Again, this short blog is not my full argumentation re: the problem this declaration has brought forward. As a hint, I will say a much wiser declaration or wisdom comes from the elder African-American Black novelist Toni Morrison, 1993 Nobel Prize for Literature--where, she wrote about in her novel Sula on the very importance of Black People (generally, meaning the oppressed) to rather "make a place for fear" where it can be seen, worked with, and "controlled" (re: the character Shadrack in that novel)--and managed because it is known and studied and lived with in relationship because it is real. The African-American experience and guidance here is well worth looking at in terms of its contradictory message relative to the youth message today in America (and not only youth) of "Fear has no place...". Equally, in future writing on this, I'll examine Four Arrows' Indigenous-based theory of Fear [1] and why the native people and their worldview also are wise enough to know that the last thing we ought to be promoting anywhere are places where "fear" is not welcomed! It is rather astounding, on one level, that all the "fear-positive" literature and teachings since the 1990s in N.A. has had little to no uptake so it seems, at least, at this time for this youth movement [2].

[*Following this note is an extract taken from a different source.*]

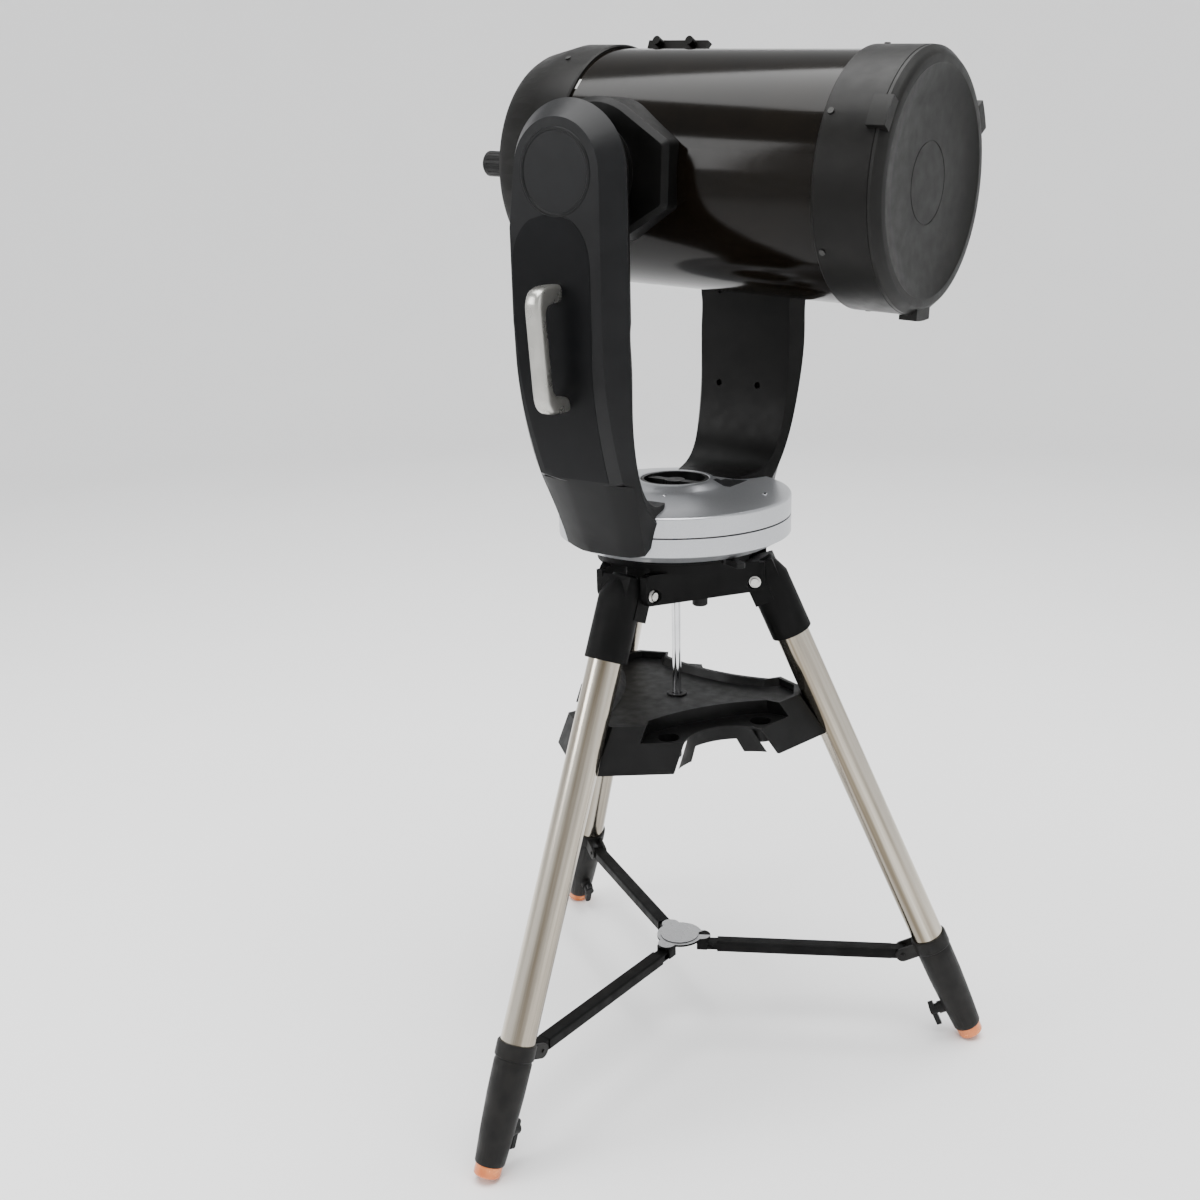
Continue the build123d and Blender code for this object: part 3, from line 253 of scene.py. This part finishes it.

I'll leave it here, with the dialectical thought that if one creates "no place for fear" likewise that is going to create "no place for fearlessness" --and, thus I see a lot of emotionalism and bravado in the new activism of youth today in America rather than true fearlessness. But that's not a put down or dismissing of the good spirit that is driving behind their efforts [3]--their peace, anti-gun, anti-violence anti-fear efforts... I applaud their heartfulness to find truth and justice, and yet, I am seeing how woundedness and trauma doesn't always analyze deeply enough the discourse of the oppressors--of the 'Fear' Matrix (culture of fear) that beseiges us all today--including youth in school cultures. 

Notes: 

1. See for e.g., Four Arrows (aka Jacobs, D. T.) (2016). Point of departure: Returning to a more authentic worldview for education and survival.  Charlotte, NC: Information Age Publishing. 

 2. By "fear-positive" I am referring to literature from many disciplines and professionals, who have asserted that we need to shift from seeing fear as only negative to also seeing fear as positive, a gift and so on. For e.g., one of the most effective teachers of this has been de Becker, G. (1997). The Gift of fear: Survival signals that protect us from violence. New York: Bantam. 

3. On the positive-side, I could argue a "spirit of fearlessness" is motivating their call, their 'truth-to-power' discourse. Another view is that from a nondual standpoint argument that could be made, as a colleague Luke Barnesmoore makes generically in an unpublished essay "Fear and Fearlessness" (in his larger collection of essays "Nomadic Exploration of Critical Pedagogy") that: "I seek to emulate the Divine out of loving respect, not fear (which is a product of the potential for the Divine's privation in manifestation and has no place, in and of itself, in the eternal" (p. 7). Barnesmoore's argument is one from an absolutistic philosophy (spirituality) or what he calls the "Natural Worldview" of the "Nothing-Infinite Eternal and its emanations Force, Form and Consciousness" whose attributes inlcude Love, Truth, Reality, Beauty, Goodness, Unity, etc." Thus, arguably, one could take such a metaphysical principle and say that there may be wise truth practical and value in the rhetoric of "Fear has no place..." that the youth in America are manifesting in their own way, consciously or not. See Barnesmoore, L. (2018). Fear and fearlessness. Unpublished paper. A self-identified San Franciscan (California), Luke is currently a doctoral student in the Geography department, Co-Founder/Director of the UBC Urban Studies Lab, at The University of British Columbia, Canada.